Offensively, the Sixers sometimes play an entirely different game from the rest of the NBA. They run league-low pick-and-rolls, though Embiid is more than capable there. They subsist almost entirely on ‘outdated’ postups. Why? Because Embiid alone makes them worth using, again and again, until opponents submit, battered and bruised and beaten. Leave him alone, and like centers of days gone by, Embiid will score with ease. Send a double, and he has become a fantastic passer, shredding defenses as they rotate.

Embiid is too big and strong and fast to fail. He is a star purely on the basis of his physical attributes, which are almost unrivaled in the NBA. Against the eventual champion Toronto Raptors in 2018-19, Embiid won his 237 minutes by 90 points, and the Sixers lost the other 99 minutes by 109 points. The Sixers, of course, lost the series in seven games. 

Now Embiid is an MVP frontrunner. His impact this season has been as gargantuan as he is. When he plays, the Sixers are better by an outrageous 20.7 points per 100 possessions, which is the single best mark in the league, per Cleaning the Glass. 

Of course, NBA big men can break down, no matter their size. As a matter of fact, it happens all the time. Sometimes because of their size. Greg Oden, Andrew Bynum, Sam Bowie. Human knees shouldn’t survive such weight pounding up and down on the ground, again and again. Sometimes they don’t. The superhighway of the NBA is built on the bones of fallen bigs.

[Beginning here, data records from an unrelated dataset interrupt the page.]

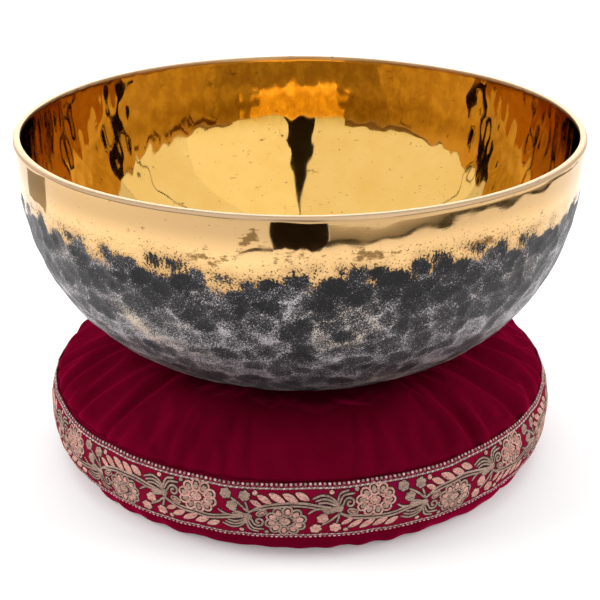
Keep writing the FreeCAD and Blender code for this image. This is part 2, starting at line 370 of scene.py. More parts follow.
def bronze_material():
    """Bell bronze: bright on the lip, the band and the inside, and dark with worn ridges below the band."""
    s = Shading("bell_bronze")
    patina, hollow, tone = s.attribute("patina"), s.attribute("hollow"), s.attribute("tone")
    down, lip, inside = s.attribute("down"), s.attribute("lip"), s.attribute("inside")
    band_reflection, low_wall = s.attribute("band_reflection"), s.attribute("low_wall")

    fine = s.noise(1.1, 4, 0.65)
    upright = s.noise(1.2, 2, 0.5, at=s.stretched(1, 1, 0.16))
    edge = s.total((patina, 1.0), (fine, 16.0), (upright, 14.0))
    covered = s.ramp(edge, 14.1, 16.3)

    stain = s.noise(26.0, 3)
    gold = s.mix(s.ramp(stain, 0.35, 0.7), GOLD, DEEP_GOLD)
    mottle = s.ramp(s.noise(7.0, 4, 0.6, at=s.stretched(1, 1, 0.7)), 0.42, 0.62)
    # Painted reflection: the upper inside wall turns a mottled amber, less so towards the left and right.
    gold = s.mix(s.attribute("amber_reflection"), gold, s.mix(mottle, DARK_REFLECTED_AMBER, REFLECTED_AMBER))
    # Painted reflection: the band lightens towards its lower part.
    band = s.mix(band_reflection, BAND_GOLD, BAND_REFLECTION_GOLD)
    gold = s.mix(inside, band, gold)
    gold = s.mix(lip, gold, PALE_LIP)
    brushed = s.noise(1.1, 3, 0.7, at=s.stretched(0.22, 0.22, 1.0))
    blotch = s.noise(7.0, 3, 0.6)
    stained = s.ramp(s.total((s.attribute("stain"), 1.0), (brushed, 2.0), (blotch, 3.0)), 3.05, 3.45)
    gold = s.mix(s.maths("MULTIPLY", stained, 0.85), gold, STAIN_BROWN)
    pits = s.ramp(s.noise(1.6, 2, 0.4), 0.74, 0.765)
    gold = s.mix(s.maths("MULTIPLY", pits, 0.85), gold, PITTED)
    halo = s.ramp(s.total((patina, 1.0), (fine, 14.0)), -6.0, 7.0, 0.0, 0.55)
    gold = s.mix(halo, gold, STAIN_BROWN)
    pepper = s.ramp(s.total((s.noise(1.1, 2, 0.5), 1.0), (patina, 0.012)), 0.525, 0.565)
    gold = s.mix(s.maths("MULTIPLY", pepper, 0.9), gold, PITTED)

    streaks = s.noise(1.5, 4, 0.7, at=s.stretched(0.42, 0.42, 1.5))
    grain = s.noise(0.8, 4, 0.75)
    speckle = s.between(low_wall, grain, streaks)
    cloud = s.noise(15.0, 4, 0.65)
    reach = s.ramp(down, 0.17, 0.34)
    wear = s.total(
        (speckle, 1.45),
        (reach, 0.11),
        (hollow, -0.08),
        (s.attribute("ridge"), 0.09),
        (cloud, 0.42),
        (tone, 0.22),
        (s.attribute("scuff"), 0.27),
        (low_wall, -0.10),
    )
    level = s.maths("ADD", wear, -0.5145)
    middling = s.ramp(level, 0.50, 0.62)
    bright = s.ramp(level, 0.67, 0.76)
    base = s.mix(low_wall, DARK_PATINA, PURPLE_PATINA)
    dark = s.mix(middling, base, s.mix(low_wall, MID_PATINA, PURPLE_PATINA))
    warm = s.maths("MAXIMUM", s.ramp(s.noise(52.0, 2), 0.56, 0.72), s.attribute("scuff"))
    worn = s.mix(warm, LIGHT_WEAR, WARM_WEAR)
    patinated = s.mix(bright, dark, worn)
    pocks = s.maths("MULTIPLY", s.ramp(s.noise(1.0, 1), 0.60, 0.66), s.ramp(level, 0.56, 0.68))
    patinated = s.mix(s.maths("MULTIPLY", pocks, 0.8), patinated, DARK_PATINA)
    sparks = s.maths("MULTIPLY", s.ramp(s.noise(0.7, 1), 0.64, 0.70), s.ramp(level, 0.50, 0.64))
    patinated = s.mix(s.maths("MULTIPLY", sparks, 0.8), patinated, BARE_SPECK)

    s.set(Base_Color=s.mix(covered, gold, patinated))
    patina_metal = s.ramp(bright, 0, 1, 0.35, 0.95)
    s.set(Metallic=s.between(covered, 1.0, patina_metal))

    smear = s.ramp(s.noise(9.0, 4), 0.35, 0.75, 0.035, 0.075)
    band_smear = s.ramp(s.noise(7.0, 4), 0.35, 0.75, 0.03, 0.08)
    bare = s.between(lip, s.between(inside, band_smear, smear), 0.42)
    dull = s.ramp(grain, 0.3, 0.7, 0.32, 0.50)
    s.set(Specular_IOR_Level=0.15)
    s.set(Roughness=s.between(covered, bare, dull))

    skin = s.maths("MULTIPLY", s.total((grain, 1.0), (fine, 0.6)), covered)
    polish = s.noise(0.9, 2, 0.5, at=s.stretched(0.2, 0.2, 1.0))
    coarse = s.bump(skin, 0.34)
    s.set(Normal=s.bump(polish, 0.0022, under=coarse))
    return s.material


def velvet_material():
    s = Shading("velvet")
    nap = s.noise(34.0, 2)
    pile = s.noise(0.55, 3, 0.7)
    shade = s.total((nap, 0.6), (pile, 0.4))
    s.set(Base_Color=s.mix(s.ramp(shade, 0.3, 0.7), (0.105, 0.001, 0.010, 1), (0.165, 0.001, 0.017, 1)))
    s.set(Roughness=0.95, Specular_IOR_Level=0.0)
    s.set(Sheen_Weight=0.75, Sheen_Roughness=0.28, Sheen_Tint=(0.9, 0.012, 0.12, 1))
    s.set(Normal=s.bump(pile, 0.22))
    return s.material


def ribbon_material():
    s = Shading("ribbon_ground")
    weft = s.noise(0.5, 3, 0.7, at=s.stretched(1, 1, 0.35))
    stripe = s.noise(30.0, 2, at=s.stretched(1, 1, 0.3))
    crimson = s.mix(s.ramp(weft, 0.35, 0.7), (0.13, 0.001, 0.012, 1), (0.30, 0.001, 0.030, 1))
    s.set(Base_Color=s.mix(s.ramp(stripe, 0.55, 0.75), crimson, (0.20, 0.001, 0.050, 1)))
    s.set(Roughness=0.85, Specular_IOR_Level=0.04)
    s.set(Normal=s.bump(weft, 0.15))
    return s.material


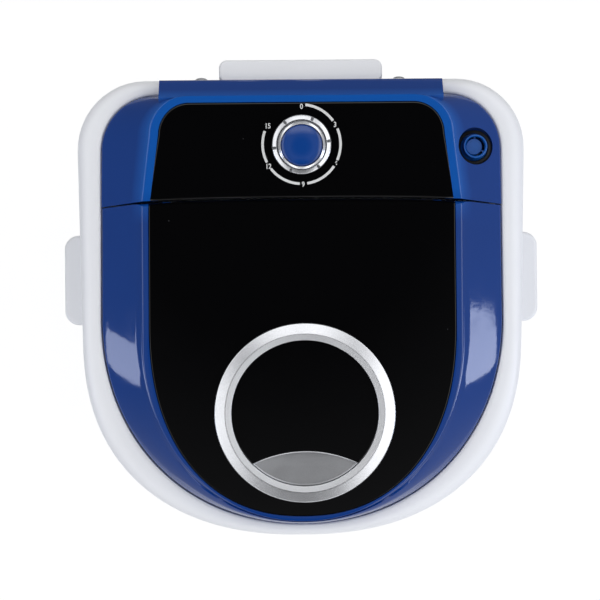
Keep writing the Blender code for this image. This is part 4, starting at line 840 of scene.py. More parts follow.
class WASHER_OT_dial(bpy.types.Operator):
    """Prints the dial: five arcs and the numbers 0 to 15 round the knob"""
    bl_idname = "washer.dial"
    bl_label = "Dial print"

    def execute(self, context):
        lid, control = settings()[1:3]
        top = lid.height + 0.00004
        parts = []
        for start, end in ((6, 54), (67, 114), (124, 172), (183, 232), (243, 290)):
            angles = [math.radians(start) + math.radians(end - start) * k / 24 for k in range(25)]
            band = [self.spot(control.dial_radius - control.dial_line / 2, a) for a in angles]
            angles.reverse()
            band += [self.spot(control.dial_radius + control.dial_line / 2, a) for a in angles]
            parts.append(prism(band, top - 0.00003, top))
        for number, angle, share in (("0", 360.3, 0.95), ("3", 60.5, 0.99), ("6", 119, 1.02),
                                     ("9", 178, 1.02), ("12", 237, 1.02), ("15", 298.3, 0.98)):
            pick()
            bpy.ops.object.text_add()
            text = context.object.data
            text.body = number
            text.align_x = text.align_y = "CENTER"
            text.size = control.digit_height / 0.7
            text.offset = 0.00012
            text.extrude = 0.00004
            bpy.ops.object.convert(target="MESH")
            spot = on_deck([self.spot(control.dial_radius * share, math.radians(angle))], top)[0]
            tilt = placed(spot, context.scene.washer_body.deck_slope)
            parts.append(set_in_place(context.object, tilt @ Matrix.Diagonal((0.85, 1, 1, 1))))
        pick(*parts)
        bpy.ops.object.join()
        context.object.name = "dial_print"
        finished(context.object, "ink", "cabinet")
        return {"FINISHED"}

    @staticmethod
    def spot(reach, angle):
        knob_y = bpy.context.scene.washer_control.knob_y
        return reach * math.sin(angle), knob_y + reach * math.cos(angle)


class WASHER_OT_knob(bpy.types.Operator):
    """Turns the knob: a skirt with six notches, a bright ring and a blue cap"""
    bl_idname = "washer.knob"
    bl_label = "Timer knob"

    def execute(self, context):
        body, lid, control = settings()[:3]
        place = placed(on_deck([(0, control.knob_y)], lid.height)[0], body.deck_slope)
        low = 0.0008
        radius = control.skirt_radius
        skirt = turned("knob_skirt_notched", [
            (0.0034, low), (radius - 0.0003, low), (radius, low + 0.0003), (radius, low + 0.0020),
            (radius - 0.0002, low + 0.0025), (radius - 0.0006, low + 0.0028),
            (radius - 0.0030, low + 0.0037), (radius - 0.0033, low + 0.0037),
            (radius - 0.0036, low + 0.0034), (radius - 0.0038, low + 0.0020),
            (0.0034, low + 0.0020)])
        slot = corner_arc(0.0200, 0, 0.0011, QUARTER, 3 * QUARTER)
        slot += [(0.0300, -0.0011), (0.0300, 0.0011)]
        for k in range(6):
            turn = Matrix.Rotation(math.radians(67 - 60 * k), 4, "Z")
            cut(skirt, set_in_place(prism(slot, low + 0.0014, low + 0.01, flat), turn))
        finished(set_in_place(eased(skirt, 0.0003, 3), place), "trim", "knob", "knob_skirt")
        outer, top, seat = control.knob_radius, control.knob_height, low + 0.0047
        inner = outer - 0.0019
        ring = turned("knob_bright_ring", [
            (outer, seat), (outer, top - 0.0020), (outer - 0.0001, top - 0.0012),
            (outer - 0.0003, top - 0.0008), (inner + 0.0004, top - 0.0003), (inner + 0.0001, top),
            (inner, top - 0.0003), (inner, seat)], place=place)
        finished(smooth(ring, 50), "bright trim", "knob", "knob_ring")
        edge = inner - FIT
        crown = [(0.0033, seat), (edge, seat), (edge, top - 0.0024), (edge - 0.0002, top - 0.0020)]
        for k in range(11):
            share = 1 - k / 10
            crown.append((ON_AXIS + (edge - 0.0005) * share,
                          top - 0.0017 + 0.0018 * (1 - share ** 2.6)))
        crown += [(ON_AXIS, 0.0093), (0.0033, 0.0093)]
        finished(smooth(turned("knob_blue_cap", crown, place=place)), "cap blue", "knob",
                 "knob_cap")
        return {"FINISHED"}


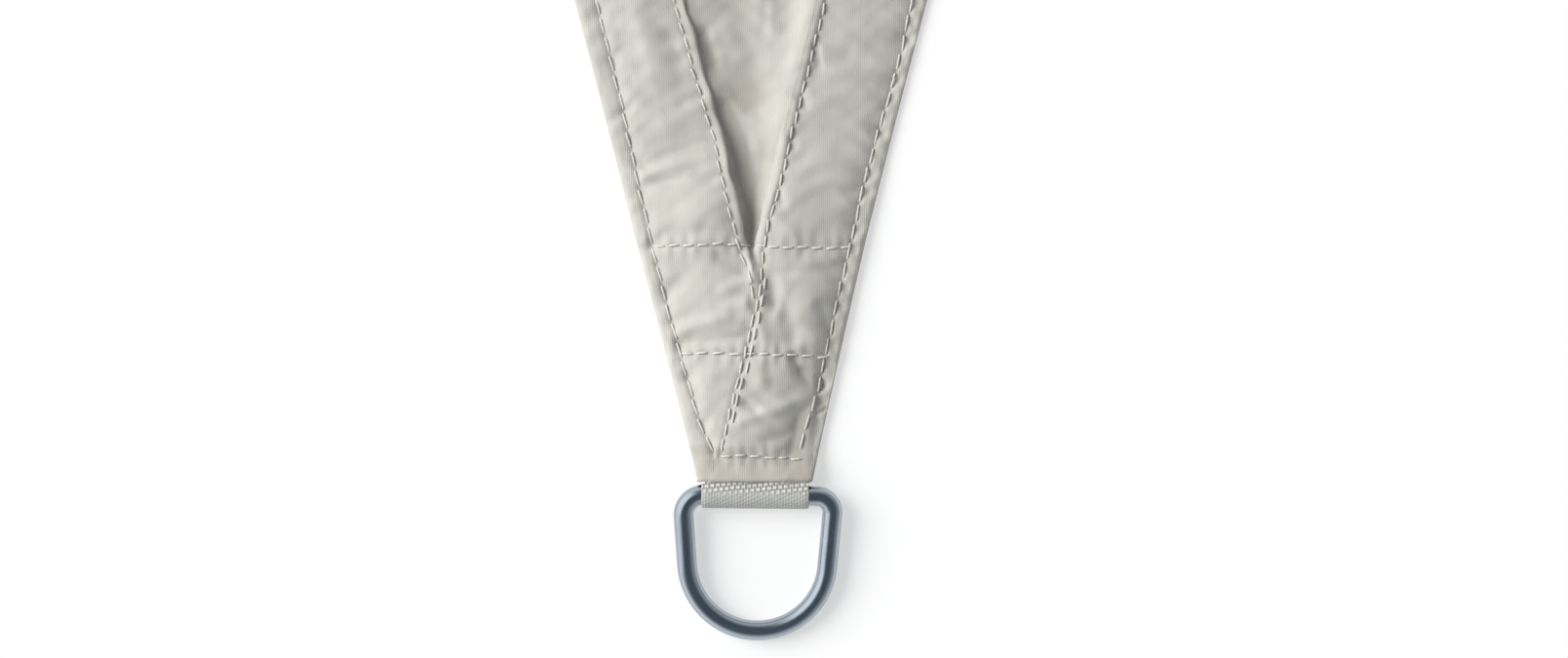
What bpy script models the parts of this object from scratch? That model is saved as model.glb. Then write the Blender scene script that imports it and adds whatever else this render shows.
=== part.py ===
"""Triangular shade sail, 3 m from ring to ring, lying open on the ground.

Seven pieces: one cloth with folded hems, and at each corner a webbing loop that
holds a welded steel D-ring. A place on the sail is given in the frame of its
corner: a runs across the corner and b runs inward from the middle of the ring's bar.
"""

from math import acos, atan2, cos, pi, radians, sin, sqrt

import bmesh
import bpy
import numpy as np
from mathutils import Vector
from mathutils.geometry import delaunay_2d_cdt

MM = 0.001

# The whole sail
SIDE = 3.0  # from the bar of one ring to the bar of the next
TIP_HALF_ANGLE = radians(13.1)  # from a corner's axis to its edge, at the tip
END_SETBACK = 3.5 * MM  # from the bar to the end of the cloth
END_HALF_WIDTH = 17.2 * MM
CLOTH = 1.0 * MM  # the open cloth

# The hem, folded on to the upper side
HEM_WIDTH = 32 * MM
HEM_STEP = 1.1 * MM
HEM_FADE = 52 * MM  # the step is pressed flat over the bar, and whole from here inward
COVERED_STEP = 0.5 * MM  # what a hem adds where it lies under the next one
INNER_SEAM = 29 * MM  # from the edge
OUTER_SEAM = 4.6 * MM
SEAM_DEPTH = 0.35 * MM
SEAM_WIDTH = 1.1 * MM
EDGE_ROUND = 0.6 * MM
RIM_SHARE = 0.55  # height of the edge, against the cloth beside it
BLUNT_SHARE = 0.97  # the same at the blunt end of a corner
CROSS_SEAMS = (11.5 * MM, 42.4 * MM, 74.7 * MM)  # from the bar

# The ring: round wire bent to a D with a straight bar
WIRE = 6 * MM
WIRE_SIDES = 12
BAR_CORNER = 4.7 * MM  # bend at each end of the bar, to the middle of the wire
BAR_CORNER_STEPS = 6
BAR_HALF = 22.3 * MM  # from the ring's axis to the wire beside the bar
BOW = 21.1 * MM  # radius of the round side
BOW_CENTRE = 19.6 * MM  # from the bar
BOW_STEPS = 21  # odd, so that one flat lies square to the pull
RING_SHIFT = 0.9 * MM  # along the bar, from the middle of the loop
RING_TURN = radians(-1.0)

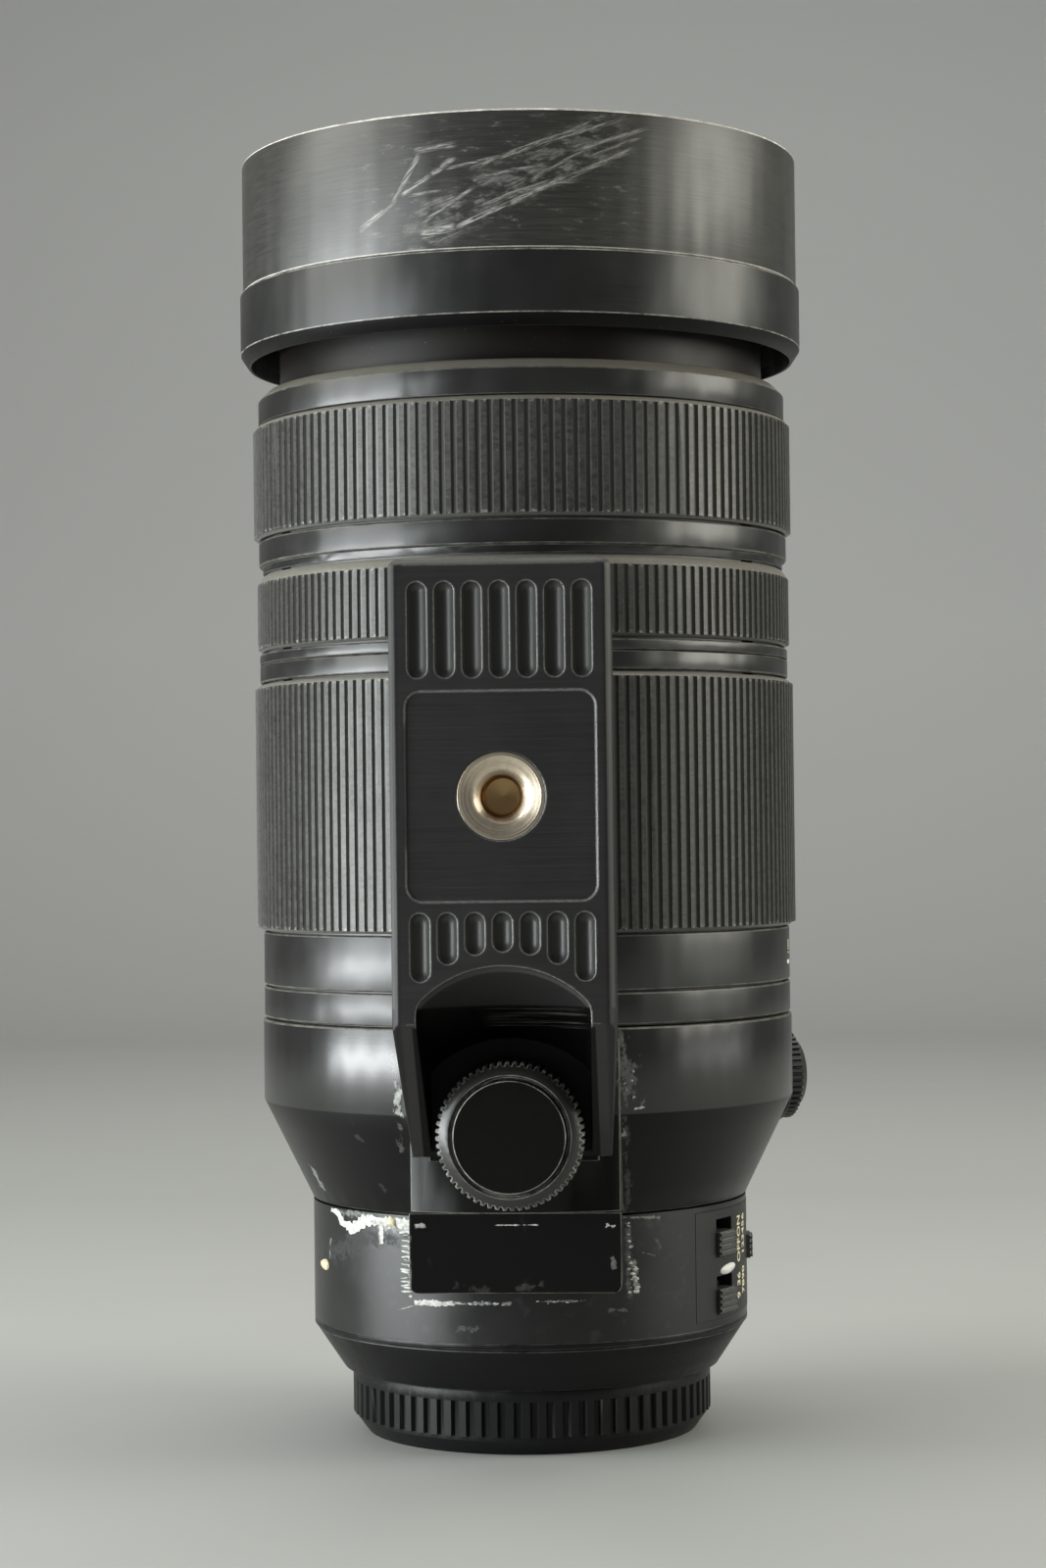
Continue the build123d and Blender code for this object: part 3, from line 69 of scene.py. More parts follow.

After 2008, the United States government’s response was to allow banks and financial institutions to buy each other, to grow. As if they simply weren’t big enough before, as if that was the problem. In the NBA, big men keep on growing. Joel Embiid may be the greatest big in all the land today, but Bam Adebayo is hot on his heels for tomorrow, and Zion Williamson is coming for them all. 

In truth, there’s no such thing as too big to fail. In life or in basketball.